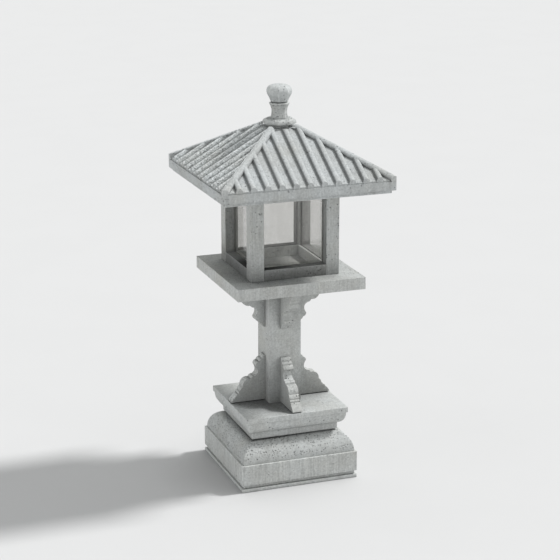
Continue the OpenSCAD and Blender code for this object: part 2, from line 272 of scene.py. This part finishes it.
def stone_material(
    name,
    seed,
    tone,
    pits,
    pit_size,
    streaks,
    cool=0.0,
    worn=0.0,
    carved=0.0,
    painted_flank_shade=0.0,
    indoor=1.0,
    nooks=0.5,
    steps=0.5,
    under=0.0,
    joints=False,
):
    """Cut pale stone: cloudy tone, crystals, tool marks, dark pits, painted shade in hollows, and
    paler, rubbed edges with a painted highlight.

    pits is the share of the cells, pit_size apart, that hold a pit. carved adds to that share on
    carved surfaces, and worn on the left side, where carved surfaces are pecked too and given
    painted light. Left flanks of carved shapes get painted shade by painted_flank_shade, their
    undersides by under, sheltered places by nooks and small steps in sawn faces by steps, where
    joints counts the stones next to this one too. Faces behind the glass have their light multiplied
    by indoor, as painted light or shade.
    """
    s = Stone(name, seed)
    grain = s.cloud(210, 4, 0.65, s.at)
    fine = s.cloud(900, 2, 0.6, s.at)
    tool = s.cloud(210, 2, 0.5, s.place((1, 1, 0.05), s.shift))
    flakes = s.cloud(220, 4, 0.7, s.at)
    pit = s.pits(pits, pit_size, worn, carved)
    flank = s.times(s.remap(s.facing_x, -0.5, -0.85), s.carved)
    below = s.times(s.remap(s.facing_z, -0.1, -0.7), s.carved)
    pecks_and_painted_light = s.times(s.remap(s.left_side, 0, 1, 0.25, 1.0), s.carved)
    pecks_and_painted_light = s.times(pecks_and_painted_light, min(1.0, 2 * worn))
    rubbed_and_highlit = s.times(s.face_mark("wear_and_highlight"), s.remap(s.cloud(60, 3, 0.6, s.at), 0.35, 0.62, 0.25, 1.0))
    rubbed_and_highlit = s.shade(rubbed_and_highlit, s.indoors, 0.0)

    light = s.shade(s.grains(grain, fine, tool, streaks), pit, 0.4)
    # painted shade on flat tops
    light = s.shade(light, s.top, 0.97)
    light = s.times(light, s.small_hollows(steps, joints))
    light = s.times(light, s.large_nooks(nooks))
    # painted light or shade on faces behind the glass
    light = s.shade(light, s.indoors, indoor)
    # painted shade on the left flanks of carved shapes, the side away from the key lamp
    light = s.shade(light, flank, 1 - painted_flank_shade)
    # painted shade on the undersides of carved shapes
    light = s.shade(light, below, 1 - under)
    # painted light on the left side of carved surfaces; the pecked speckle below is the stone's own
    light = s.times(light, s.remap(pecks_and_painted_light, 0.25, 1, 1.0, 1.6))
    light = s.shade(light, pecks_and_painted_light, s.remap(flakes, 0.38, 0.58, 0.5, 1.15))
    # rounded edges: paler where rubbed, and a painted highlight
    light = s.shade(light, rubbed_and_highlit, 1.25)

    bumps = s.bumps(
        (fine, 0.3 * MM, 0.8),
        (grain, 0.9 * MM, 0.9),
        (tool, 5 * MM * streaks, 0.9),
        (pit, -2.5 * MM, 1.0),
        (flakes, 5 * MM, pecks_and_painted_light),
    )
    stone = {
        "Base Color": s.blend(1.0, s.mottled(tone, cool), s.brightness(light), "MULTIPLY"),
        "Roughness": s.remap(s.plus(grain, rubbed_and_highlit), 0.3, 1.6, 0.95, 0.78),
        "Specular IOR Level": 0.25,
        "Normal": bumps,
    }
    return s.finish(s.add("BsdfPrincipled", stone))


# ---------- glass, steel and floor ----------


GLASS_INDEX = 1.5


def glass_material(name):
    """Old window glass: clear, faintly warm, with a thin film of dust and a slight ripple."""
    s = Shader(name)
    smear = s.cloud(40, 4, 0.6, s.place((1, 1, 0.3)))
    specks = s.cloud(600, 2, 0.5)
    film = s.plus(s.remap(smear, 0.35, 0.75, 0.01, 0.05), s.remap(specks, 0.6, 0.8, 0.0, 0.05))
    ripple = s.bumps((s.cloud(16, 2, 0.4), 0.6 * MM, 0.3))
    clear = s.add("BsdfTransparent", {"Color": (0.905, 0.903, 0.896, 1)})
    dust = s.add("BsdfPrincipled", {"Base Color": (0.62, 0.6, 0.56, 1), "Roughness": 0.9})
    body = s.add("MixShader", {0: film, 1: clear.outputs[0], 2: dust.outputs[0]})
    shine = s.add("BsdfGlossy", {"Roughness": s.remap(smear, 0.3, 0.8, 0.02, 0.12), "Normal": ripple})
    inside = s.add("NewGeometry").outputs["Backfacing"]
    edge_on = s.add("Fresnel", {"IOR": s.remap(inside, 0, 1, GLASS_INDEX, 1 / GLASS_INDEX), "Normal": ripple})
    return s.finish(s.add("MixShader", {0: edge_on.outputs[0], 1: body.outputs[0], 2: shine.outputs[0]}))


def steel_material(name):
    """Drawn stainless bar: dull grey with fine rings and a little stone dust."""
    s = Shader(name)
    lines = s.cloud(900, 2, 0.5, s.place((0.15, 0.15, 1)))
    dust = s.remap(s.cloud(90, 3, 0.6), 0.45, 0.7)
    metal = s.blend(s.remap(lines, 0.3, 0.7), (0.42, 0.43, 0.44, 1), (0.58, 0.59, 0.6, 1))
    steel = {
        "Base Color": s.blend(s.times(dust, 0.5), metal, (0.4, 0.4, 0.38, 1)),
        "Metallic": s.remap(dust, 0, 1, 1.0, 0.4),
        "Roughness": s.remap(s.plus(lines, dust), 0.3, 1.5, 0.3, 0.75),
        "Normal": s.bumps((lines, 0.1 * MM, 0.5)),
    }
    return s.finish(s.add("BsdfPrincipled", steel))


def floor_material(name):
    """Matt pale studio floor, with painted shade close to the object on its shadow side."""
    s = Shader(name)
    tone = s.remap(s.cloud(3, 2, 0.5), 0.3, 0.7, 0.662, 0.668)
    sky = s.add("AmbientOcclusion", {"Distance": 0.3, "Normal": s.leaned((1, 0.15, 0))}, samples=12)
    tone = s.times(tone, s.remap(sky.outputs["AO"], 0.2, 0.95, 0.72, 1.0))
    return s.finish(s.add("BsdfDiffuse", {"Color": s.brightness(tone)}))


# ---------- the materials ----------

slot_materials = {
    "base_stone": stone_material(
        "base_stone", seed=1, tone=0.565, pits=0.03, pit_size=8 * MM, streaks=0.05,
        cool=0.004, carved=0.1, nooks=0.58, joints=True,
    ),
    "column_stone": stone_material(
        "column_stone", seed=2, tone=0.545, pits=0.03, pit_size=7 * MM, streaks=0.04,
        carved=0.3, nooks=0.4, under=0.2,
    ),
    "chamber_stone": stone_material(
        "chamber_stone", seed=3, tone=0.53, pits=0.11, pit_size=6.5 * MM, streaks=0.07,
        indoor=0.93, nooks=0.45,
    ),
    "roof_stone": stone_material(
        "roof_stone", seed=4, tone=0.53, pits=0.04, pit_size=6 * MM, streaks=0.06,
        cool=0.014, worn=0.4, painted_flank_shade=0.5, nooks=0.2, steps=0.05,
    ),
    "finial_stone": stone_material(
        "finial_stone", seed=5, tone=0.555, pits=0.1, pit_size=6 * MM, streaks=0.02,
        cool=0.008,
    ),
    "pane_glass": glass_material("pane_glass"),
    "dowel_steel": steel_material("dowel_steel"),
}
# some stones differ from the others of their slot
node_materials = {
    "plinth": stone_material(
        "plinth_stone", seed=6, tone=0.57, pits=0.1, pit_size=6 * MM, streaks=0.09,
        steps=0.85, joints=True,
    ),
    "cushion_course": stone_material(
        "pitted_stone", seed=7, tone=0.525, pits=0.55, pit_size=5.5 * MM, streaks=0.02,
        cool=0.004,
    ),
    "finial_neck": stone_material(
        "pitted_neck_stone", seed=8, tone=0.55, pits=0.6, pit_size=6 * MM, streaks=0.02,
        cool=0.008, nooks=0.3,
    ),
}
# painted shade: the sills get a darker copy of the chamber stone for the roof's shadow on them, painted
# lighter again behind the glass
sill_stone = stone_material(
    "sill_stone", seed=9, tone=0.46, pits=0.05, pit_size=7 * MM, streaks=0.05,
    indoor=1.3, nooks=0.65,
)
for side in SIDES:
    node_materials["sill_" + side] = sill_stone


# ---------- pieces ----------

TOUCHING = 1e-6  # points of the CAD mesh this close are one point
SLIVER = 5e-6  # points this close after the grid is cut are one point
FLAT = math.radians(0.5)  # faces that meet at less than this are one face
ROUNDED = math.radians(30)  # outer edges that turn by more than this are rounded
SHARP = math.radians(42)  # edges that turn by more than this still look sharp


def cut_grid(bm, step):
    """Cuts every face along an even grid, so that its surface can be uneven."""
    for axis in range(3):
        values = [v.co[axis] for v in bm.verts]
        low, high = min(values), max(values)
        count = max(1, round((high - low) / step))
        normal = [0, 0, 0]
        normal[axis] = 1
        for i in range(1, count):
            at = [0, 0, 0]
            at[axis] = low + (high - low) * i / count
            everything = bm.verts[:] + bm.edges[:] + bm.faces[:]
            bmesh.ops.bisect_plane(bm, geom=everything, dist=TOUCHING, plane_co=at, plane_no=normal)


def weather(bm, uneven, chips, seed):
    """Presses the surface in a little where noise says so, and more at worn edges."""
    wear_and_highlight = bm.faces.layers.float["wear_and_highlight"]
    shift = Vector((seed * 1.7, seed * 3.1, seed * 5.3))
    bm.normal_update()
    moves = []
    for v in bm.verts:
        p = v.co + shift
        deep = uneven * (0.5 + 0.35 * noise.noise(p * 22) + 0.3 * noise.noise(p * 75))
        if chips and any(f[wear_and_highlight] > 0.5 for f in v.link_faces):
            deep += chips * 0.3 * (0.5 + noise.noise(p * 110))
            deep += chips * 3.0 * max(0.0, noise.noise(p * 48) - 0.3)
        moves.append(v.normal * -max(0.0, deep))
    for v, move in zip(bm.verts, moves):
        v.co += move


def refine(node, bevel, step, uneven=0.0, chips=0.0):
    """A finer mesh of a CAD node, with rounded edges, an even grid and an uneven surface.

    Its faces carry how rubbed they are, which also marks the edges that get a painted highlight, and whether
    they are carved or just sawn flat.
    """
    bm = bmesh.new()
    bm.from_mesh(nodes[node].data)
    bmesh.ops.remove_doubles(bm, verts=bm.verts, dist=TOUCHING)
    bmesh.ops.dissolve_limit(bm, angle_limit=FLAT, verts=bm.verts, edges=bm.edges)
    wear_and_highlight = bm.faces.layers.float.new("wear_and_highlight")
    carved = bm.faces.layers.float.new("carved")
    bm.normal_update()
    for f in bm.faces:
        f[carved] = float(max(abs(c) for c in f.normal) < 0.99)
    outer = [e for e in bm.edges if e.is_manifold and e.is_convex and e.calc_face_angle() > ROUNDED]
    made = bmesh.ops.bevel(
        bm, geom=outer, offset=bevel, segments=2, profile=0.5, affect="EDGES", clamp_overlap=True
    )
    for f in made["faces"]:
        f[wear_and_highlight] = 1.0
    cut_grid(bm, step)
    bmesh.ops.remove_doubles(bm, verts=bm.verts, dist=SLIVER)
    if uneven:
        weather(bm, uneven, chips, len(node))
    for e in bm.edges:
        if e.is_manifold and e.calc_face_angle() > SHARP:
            e.smooth = False
    for f in bm.faces:
        f.smooth = True
    mesh = bpy.data.meshes.new(node)
    bm.to_mesh(mesh)
    bm.free()
    return mesh


def piece(name, node, **cut):
    """Puts a finer mesh in the CAD node's place, on its body, with its own or its slot's material."""
    mesh = refine(node, **cut)
    obj = bpy.data.objects.new(name, mesh)
    scene.collection.objects.link(obj)
    mesh.materials.append(node_materials.get(node) or slot_materials[slot_of[node]])
    modifier = obj.modifiers.new("even_shading", "WEIGHTED_NORMAL")
    modifier.keep_sharp = True
    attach(obj, body_of[node])
    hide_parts(node)


for node in ("foot_slab", "plinth", "cushion_course", "base_slab", "platform", "ceiling_slab"):
    piece(node + "_stone", node, bevel=1.4 * MM, step=8 * MM, uneven=0.35 * MM, chips=0.5 * MM)
piece("column_stone", "column", bevel=1.6 * MM, step=8 * MM, uneven=0.3 * MM, chips=0.5 * MM)
for side in SIDES:
    for row in ("lower", "upper"):
        node = f"{row}_bracket_{side}"
        piece(node + "_stone", node, bevel=0.8 * MM, step=5 * MM, uneven=0.3 * MM, chips=0.5 * MM)
    node = "sill_" + side
    piece(node + "_stone", node, bevel=1.0 * MM, step=7 * MM, uneven=0.25 * MM, chips=0.4 * MM)
    node = "glass_" + side
    piece(node + "_pane", node, bevel=0.4 * MM, step=20 * MM)
for corner in CORNERS:
    node = "post_" + corner
    piece(node + "_stone", node, bevel=1.2 * MM, step=7 * MM, uneven=0.3 * MM, chips=0.5 * MM)
piece("tiled_roof_stone", "roof_stone", bevel=0.8 * MM, step=9 * MM, uneven=0.35 * MM, chips=0.4 * MM)
for node in ("finial_neck", "finial_bud"):
    piece(node + "_stone", node, bevel=1.2 * MM, step=3.5 * MM, uneven=0.5 * MM, chips=0.4 * MM)
for node in nodes:
    if slot_of[node] == "dowel_steel":
        piece(node + "_bar", node, bevel=1.0 * MM, step=12 * MM)


# ---------- floor and light ----------


def add_floor(reach):
    """Square studio floor that reaches this far from the object each way."""
    corners = [(-reach, -reach, 0), (reach, -reach, 0), (reach, reach, 0), (-reach, reach, 0)]
    data = bpy.data.meshes.new("studio_floor")
    data.from_pydata(corners, [], [(0, 1, 2, 3)])
    data.materials.append(floor_material("studio_floor"))
    floor = bpy.data.objects.new("studio_floor", data)
    scene.collection.objects.link(floor)


def add_sky(colour, strength):
    """Even light from all round, which is the background too."""
    world = bpy.data.worlds.new("studio")
    scene.world = world
    world.use_nodes = True
    background = world.node_tree.nodes["Background"]
    background.inputs["Color"].default_value = colour
    background.inputs["Strength"].default_value = strength


def add_softbox(name, direction, power, width):
    """A distant lamp, as wide in degrees as a softbox looks from the object."""
    data = bpy.data.lights.new(name, "SUN")
    data.energy = power
    data.angle = math.radians(width)
    lamp = bpy.data.objects.new(name, data)
    lamp.rotation_euler = direction.to_track_quat("Z", "Y").to_euler()
    scene.collection.objects.link(lamp)


add_floor(reach=40.0)
add_sky((0.985, 1.0, 1.0, 1), strength=0.595)
add_softbox("key", towards(88, 50), power=2.66, width=8)
add_softbox("fill", towards(275, 3), power=0.43, width=40)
++++++++++++++++++++
- [Exercise requirements]: State the number of lines in the data that include the string "scene", and add nothing else.

- [Answer for the task]: 5